L’ex-sergent raconte qu’il lui a fallu au moins trois ans de « souffrance en silence » avant qu’il aille finalement chercher de l’aide psychologi­que.

L’été dernier, sa santé mentale a d’autant plus souffert, après avoir dû vivre pendant quatre mois « sur la carte de crédit » avant de recevoir son premier chèque de pension.

UNE JOB AU MCDO

Afin de subvenir aux besoins des siens, l’ex-militaire a tenté un retour au travail au... McDonald’s.

« C’est impossible pour moi de travailler. J’ai réussi à faire deux jours au McDonald’s avant de péter un plomb contre un petit adolescent qui me sifflait après pour que je lui parle.

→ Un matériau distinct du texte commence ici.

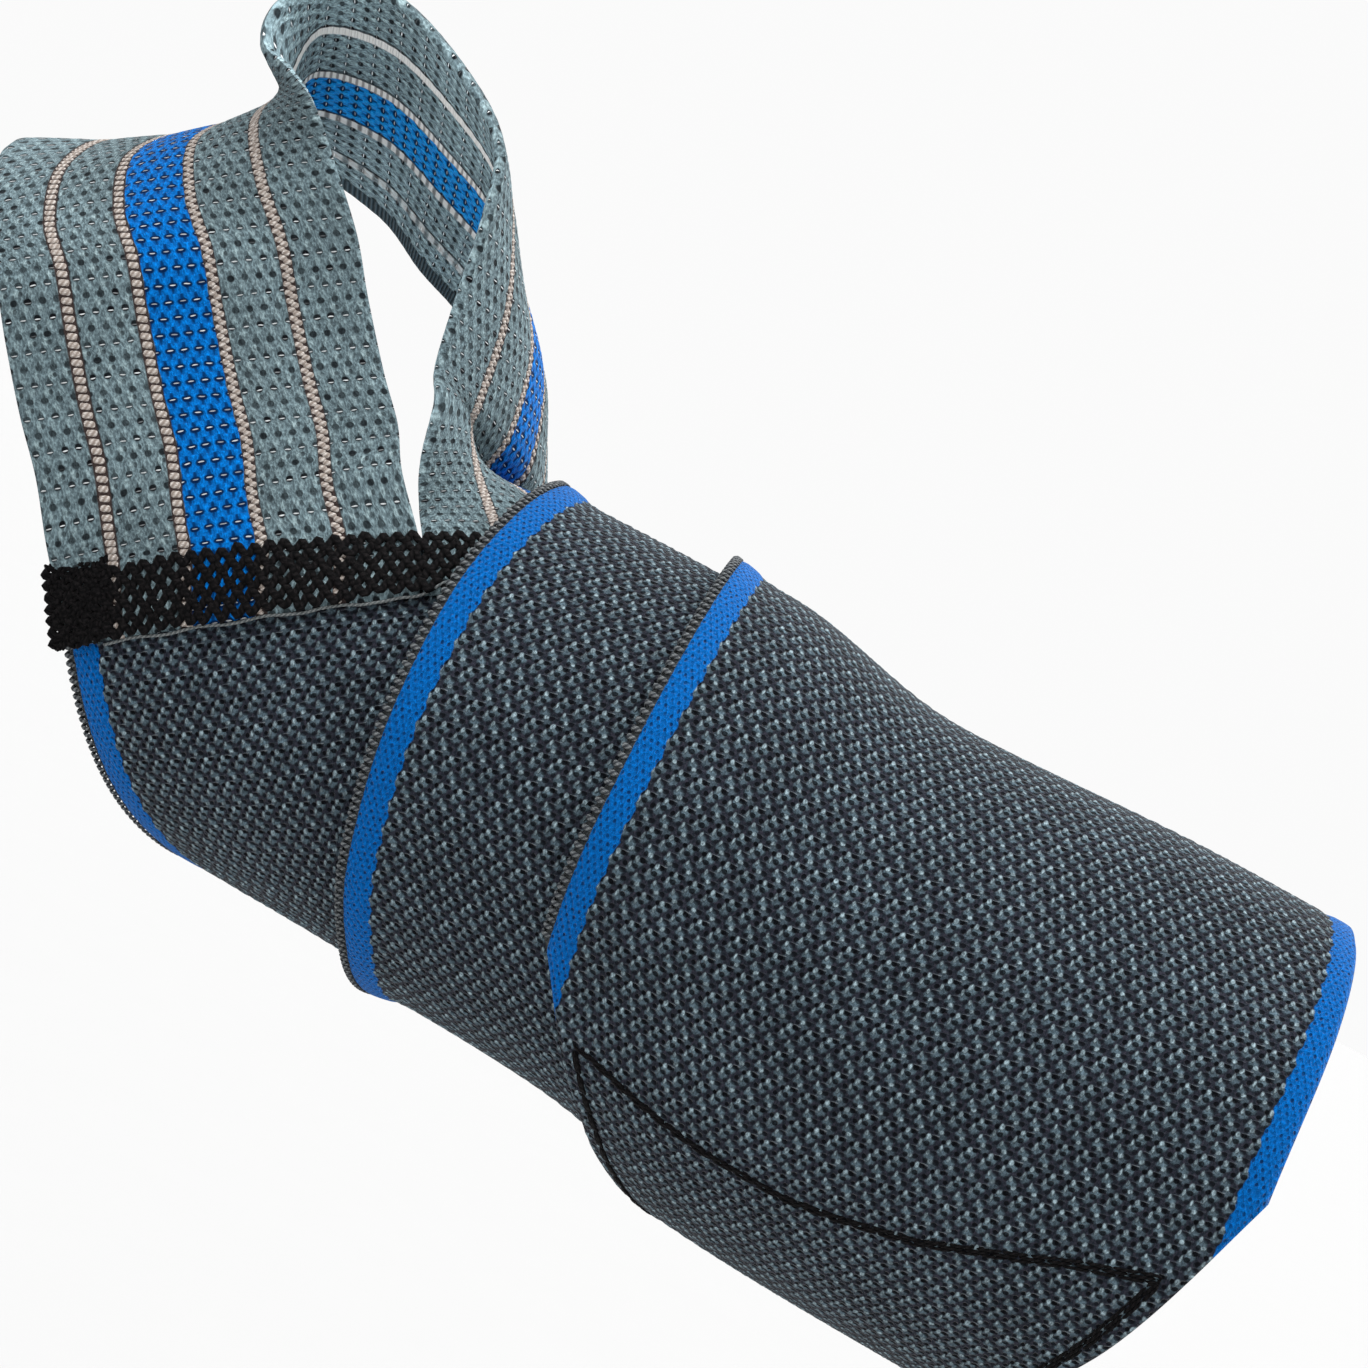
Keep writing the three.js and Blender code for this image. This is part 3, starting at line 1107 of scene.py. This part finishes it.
@dataclass(frozen=True)
class Yarn:
    """A sewing thread or a woven-in yarn: its colour, its twist and its fuzz."""

    name: str
    light: Colour
    shade: Colour
    twist: float = 0.55
    rough: float = 0.7
    sheen: float = 0.2
    contrast: float = 0.7

    def make(self) -> bpy.types.Material:
        """Writes the material.

        Returns:
            The material.
        """
        graph = Graph(self.name)
        along, around = graph.cloth()
        ply = (along / self.twist + around).wave(1.0) * 0.5 + 0.5
        fibre = graph.noise(along * 1.5 + around * 2.0, around * 6.0, 2.0, 2.0)
        colour = graph.mix(ply * self.contrast * fibre * 1.6, self.shade, self.light)
        graph.finish(colour, self.rough, ply * 0.7 + fibre * 0.4, 0.08, self.sheen)
        return graph.material


@dataclass(frozen=True)
class HookTape:
    """Black hook tape: rows of tiny hooks on a dull ground."""

    pitch: float = 1.2
    ground: Colour = linear(22, 24, 28)
    hook: Colour = linear(60, 63, 68)

    def make(self) -> bpy.types.Material:
        """Writes the material.

        Returns:
            The material.
        """
        graph = Graph("hook_tape")
        place = graph.node("ShaderNodeTexCoord", {}, {}, "Object")
        parts = graph.node("ShaderNodeSeparateXYZ", {}, {0: place})
        x = parts / METRE
        z = Sock(graph, parts.socket.node.outputs[2]) / METRE
        cell = Lattice(self.pitch, self.pitch, 0.5).cell(graph, z, x)
        dot = cell.spot(0.0, 0.0, 0.35, 0.3, 0.8)
        grain = graph.noise(x, z, 2.5, 3.0)
        colour = graph.mix(dot, graph.tint(self.ground, grain + 0.5), self.hook)
        graph.finish(colour, grain * 0.3 + 0.5, dot * 0.7 + grain * 0.3, 0.3, 0.1)
        return graph.material


@dataclass(frozen=True)
class Studio:
    """The plain pale floor."""

    pale: Colour = linear(175, 175, 175)

    def make(self) -> bpy.types.Material:
        """Writes the floor's material.

        Returns:
            The material.
        """
        graph = Graph("studio_floor")
        place = graph.node("ShaderNodeTexCoord", {}, {}, "Object")
        grain = graph.node("ShaderNodeTexNoise", {}, {"Vector": place, "Scale": 40.0})
        graph.finish(graph.tint(self.pale, grain * 0.01 + 0.99), 1.0, grain, 0.01, 0.0)
        return graph.material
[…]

Ce n’est pas comme ça qu’on traite un militaire », relate Sébastien Albert.

« C’est un stress financier incroyable, qui fait juste s’ajouter à toutes les angoisses que tu vis déjà, dit-il. J’ai trois enfants et une femme à nourrir et aucun revenu qui entre. »

Son retour à la maison et ses problèmes de santé mentale ont aussi failli faire éclater son couple.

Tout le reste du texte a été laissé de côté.